**DATA**

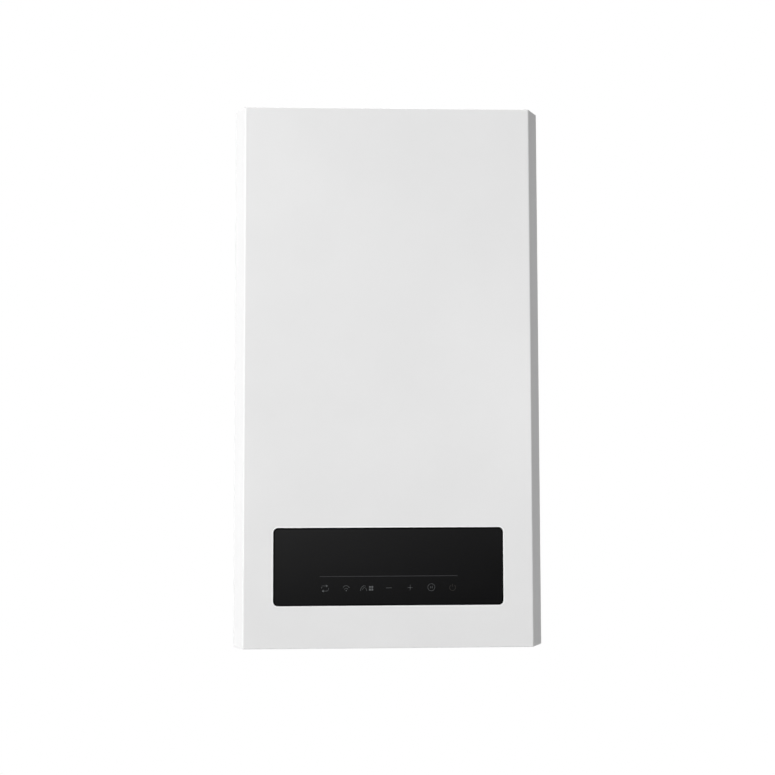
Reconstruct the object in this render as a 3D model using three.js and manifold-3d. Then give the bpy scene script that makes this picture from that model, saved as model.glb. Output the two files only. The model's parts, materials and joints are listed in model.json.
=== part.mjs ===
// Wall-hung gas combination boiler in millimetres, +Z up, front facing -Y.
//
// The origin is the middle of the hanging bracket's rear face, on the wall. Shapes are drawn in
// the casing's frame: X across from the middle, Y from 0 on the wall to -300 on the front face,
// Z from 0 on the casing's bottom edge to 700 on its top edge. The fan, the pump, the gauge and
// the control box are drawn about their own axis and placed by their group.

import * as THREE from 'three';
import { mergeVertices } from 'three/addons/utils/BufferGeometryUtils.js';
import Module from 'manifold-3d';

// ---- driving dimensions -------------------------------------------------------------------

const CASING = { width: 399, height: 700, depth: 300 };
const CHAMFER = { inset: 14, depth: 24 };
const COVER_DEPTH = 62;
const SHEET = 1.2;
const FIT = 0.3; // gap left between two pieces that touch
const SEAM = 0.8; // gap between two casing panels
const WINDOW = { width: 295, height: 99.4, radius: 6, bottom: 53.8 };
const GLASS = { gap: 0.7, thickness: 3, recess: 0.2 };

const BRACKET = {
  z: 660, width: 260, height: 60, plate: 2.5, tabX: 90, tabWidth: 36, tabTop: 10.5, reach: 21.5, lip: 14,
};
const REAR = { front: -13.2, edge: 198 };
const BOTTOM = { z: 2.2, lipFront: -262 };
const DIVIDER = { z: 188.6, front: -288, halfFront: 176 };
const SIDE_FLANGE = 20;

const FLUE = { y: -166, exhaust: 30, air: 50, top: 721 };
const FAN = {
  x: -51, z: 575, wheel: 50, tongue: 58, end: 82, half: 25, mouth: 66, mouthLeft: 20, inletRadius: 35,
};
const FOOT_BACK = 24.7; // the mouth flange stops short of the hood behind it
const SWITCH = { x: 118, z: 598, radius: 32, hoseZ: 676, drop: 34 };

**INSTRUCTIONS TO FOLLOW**
Look over the material above and show each line where "three" appears.

**SOLUTION TO THIS PROBLEM**
Reconstruct the object in this render as a 3D model using three.js and manifold-3d. Then give the bpy scene script that makes this picture from that model, saved as model.glb. Output the two files only. The model's parts, materials and joints are listed in model.json.
import * as THREE from 'three';
import { mergeVertices } from 'three/addons/utils/BufferGeometryUtils.js';